The HMI or client software is the graphic display environment used by the gas controllers to view and control the pipeline. Examples would be situation overviews, area overviews, overview maps, station displays and control pop-ups.
Line Pack – Advanced applications are those software components that provide specialized functionality. Line pack and draft calculations are examples. These applications are used to calculate the natural gas inventory in the pipeline. It would not be unusual for a major pipeline to have well over 1 Bcf of storage available to meet deliveries. The line pack application requires that the user input the pipeline segment data (length and diameter). The application acquires real-time pressure measurements (and temperature and gas composition, if available) from the SCADA system. The calculated information on line pack is returned to the SCADA system for display to the gas controllers.
Gas Scheduling – Another common application is Gas Schedule Tracking. This application takes the gas plan from the nominations system and compares it to the real-time flow values to help the controller meet the receipt or delivery requirements.
Real-time Transient Models – Many gas transmission companies have built numerical hydraulic models for both offline and online uses.
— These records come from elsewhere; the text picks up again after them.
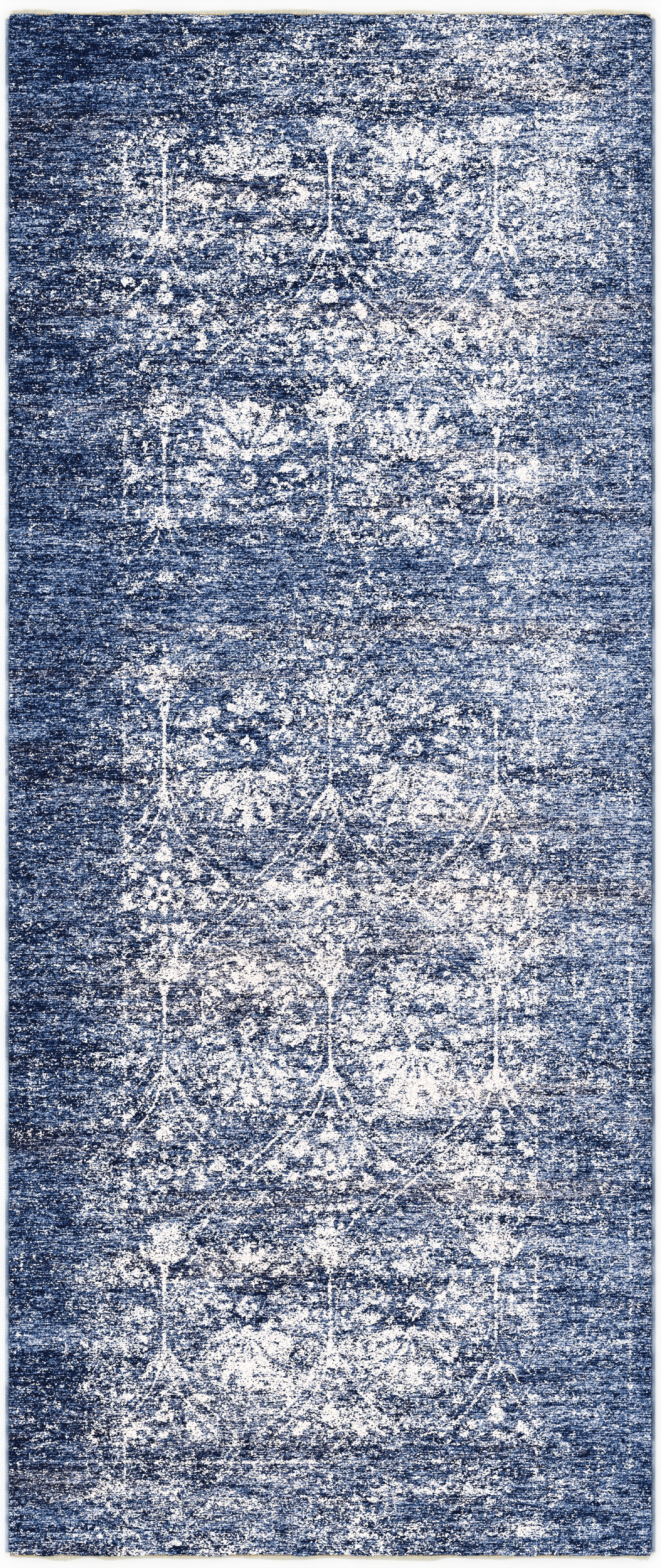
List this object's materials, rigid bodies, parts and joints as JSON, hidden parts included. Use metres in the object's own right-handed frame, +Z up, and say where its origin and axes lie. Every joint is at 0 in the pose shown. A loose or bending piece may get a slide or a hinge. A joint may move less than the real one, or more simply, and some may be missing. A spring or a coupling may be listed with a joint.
{
  "type": "runner rug",
  "caption": "Long narrow loomed rug with a low cut pile, a woven foundation on a coated back, serged long sides and short warp-end fringes.",
  "frame": {"origin": "centre of the rug's underside, on the floor", "axes": "+X across the width to the right, +Y along the length to the far end, +Z up through the pile"},
  "size_m": [0.8, 1.904, 0.01],
  "materials": {
    "blue_pile": "matt cut pile, mottled navy, mid blue and ivory",
    "woven_jute_cotton": "plain woven ground, undyed",
    "latex_back": "thin matt size coat on the weave",
    "undyed_cotton": "undyed spun yarn",
    "serging_yarn": "variegated blue overcast yarn with a soft sheen",
    "stitch_thread": "fine ochre-brown thread"
  },
  "bodies": {
    "root": {"latex_back_coat": "latex_back", "woven_foundation": "woven_jute_cotton", "pile_field": "blue_pile", "left_selvedge_cord": "undyed_cotton", "right_selvedge_cord": "undyed_cotton", "left_serging": "serging_yarn", "right_serging": "serging_yarn", "near_warp_fringe": "undyed_cotton", "far_warp_fringe": "undyed_cotton", "near_lock_stitch": "stitch_thread", "far_lock_stitch": "stitch_thread"}
  },
  "joints": []
}
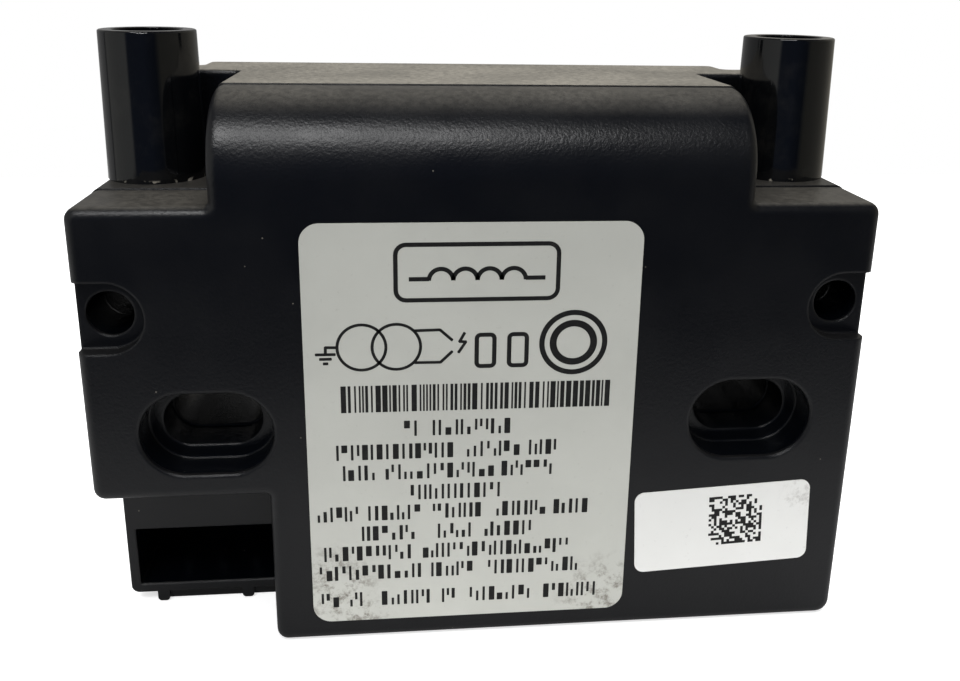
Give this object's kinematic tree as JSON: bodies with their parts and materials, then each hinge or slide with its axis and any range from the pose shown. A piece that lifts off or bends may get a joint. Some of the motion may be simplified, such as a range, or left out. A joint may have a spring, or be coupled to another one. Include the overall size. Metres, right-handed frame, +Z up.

One of the primary online uses is leak detection. The actual pressure and flow readings from the SCADA system are compared with the modeled pressure and flow readings. Discrepancies could indicate a leak. Other model-based applications include the following:
- Look-ahead simulation
- Survivability analysis
- What-if analysis
- SCADA data validation
- Flow studies for smart pigging
Models are also used to build training simulators. With a training simulator, an offline copy of the SCADA system is connected to a model that simulates the pipeline. An instructor, through a training console, introduces an upset in the model which propagates through to the SCADA system. The trainee operates the SCADA console as if he was operating the pipeline.